Scandalously poor judgment, Llama! 

 

Massively overplayed and degraded by familiarity, certainly. Nowhere near their best song, certainly. But still the best Christmas song since The Waitresses or possibly Slade!

 

This is an assault on the mighty achievements of the elderly. What has your generation offered us?

Pale-faced young men spending their lives locked in bedrooms with playstations and porn? Eating McDonald's every night and chucking the wrappers in the street? Walking down the street with your jeans hanging down to your knees to show off your branded kecks? Or walking into lamp-posts because you can't look where you're going and have to walk along grinning gormlessly at your mobile? Blazing down the street with gangster rap blaring out of your car window? Or being incited into mindless moronic violence by weirdo Japanese comics like that @Finnegan reads?

 

I see you young people through my net curtains and I see you in my Daily Express.

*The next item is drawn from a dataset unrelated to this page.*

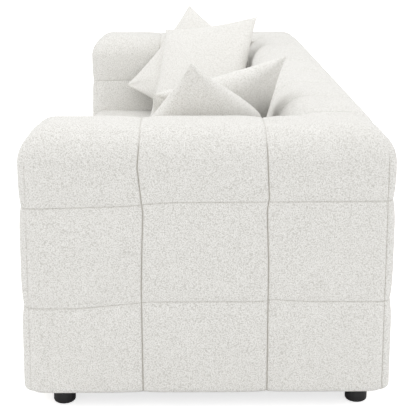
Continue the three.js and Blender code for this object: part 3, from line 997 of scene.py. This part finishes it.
    def build(self) -> bpy.types.Object:
        """Makes the arm's cover over its padding.

        Returns:
            The cover.
        """
        shell = self.shell
        padding = Padding(shell.top, shell.low, shell.roll)
        bm = self.box(padding)
        raw = points_of(bm)
        depth, groove = padding.sunk(self.sewn_lines(raw), raw)
        sunk = depth + shell.fan(raw)
        held = raw[:, 0] < shell.inner_x + IN_PLANE
        sunk[held] *= np.clip((raw[held, 2] - shell.seat) / self.held_reach, self.held_give, 1)
        strayed = self.stray(raw)
        plan = self.plan(padding, self.keep_corner(strayed, raw))
        place_verts(bm, padding.settle(strayed, plan, sunk), groove)
        shell.close_round("right_arm_top_board", bm)
        mirror_to(self.side, bm)
        parts = ("cap", "outer_panel", "inner_panel", "front_panel")
        nodes = [f"{self.side.word}_arm_{part}" for part in parts]
        return shell.declare(bm, f"{self.side.word}_arm_cover", nodes, self.fill)


@dataclass
class Back:
    """The back between the arms: cap, seat-side panel and rear panel under one cover."""

    shell: Shell
    pucker: float = 0.0011
    fill: float = 0.85

    def build(self) -> bpy.types.Object:
        """Makes the back's cover.

        Returns:
            The cover.
        """
        shell = self.shell
        padding = Padding(shell.top, shell.low, shell.roll, pucker=self.pucker)
        facing = shell.half_depth - shell.rear_facing
        bm = lattice((
            rows_between(-shell.inner_x, shell.inner_x, shell.column_seams, shell.spacing),
            rows_between(shell.back_y, shell.half_depth, [facing], shell.spacing),
            rows_between(shell.low, shell.top, [*shell.seam_levels, *padding.bends], shell.spacing),
        ))
        drop_faces(bm, lambda at: at.z < shell.low + IN_PLANE or abs(at.x) > shell.inner_x - IN_PLANE)
        drop_faces(bm, lambda at: at.y < shell.back_y + IN_PLANE and at.z < shell.seam_levels[0])
        raw = points_of(bm)
        low = (-shell.inner_x, shell.back_y)
        high = (shell.inner_x, shell.half_depth)
        plan = padding.block_plan(raw, low, high, (False, True))
        for side in Side:
            off = raw[:, :2] - (side.value * shell.inner_x, shell.back_y)
            shell.round_corner(raw, np.abs(off).max(axis=1) < SAME, side.value, plan)
        depth, groove = padding.sunk(shell.upright_seams(raw) + shell.level_seams(raw), raw)
        place_verts(bm, padding.settle(raw, plan, depth + shell.fan(raw)), groove)
        shell.close_round("back_top_board", bm)
        return shell.declare(bm, "back_cover", ["back_cap", "back_front_panel", "rear_panel"], self.fill)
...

We need to do something about you. Bring back national service. Or bring back the birch....not that blond bloke, I mean the cat-o'-nine-tails. Get young people into the town hall square, pull down your trousers and thrash you to within an inch of your lives. It's the only language that the youth of today understand! 

 

:ph34r:

 

 

 

Something of a contradiction there, Alf. lol

 

On that subject, though, has there ever been a more ridiculous fashion (and I say this as someone who was a teenager in the Seventies!)?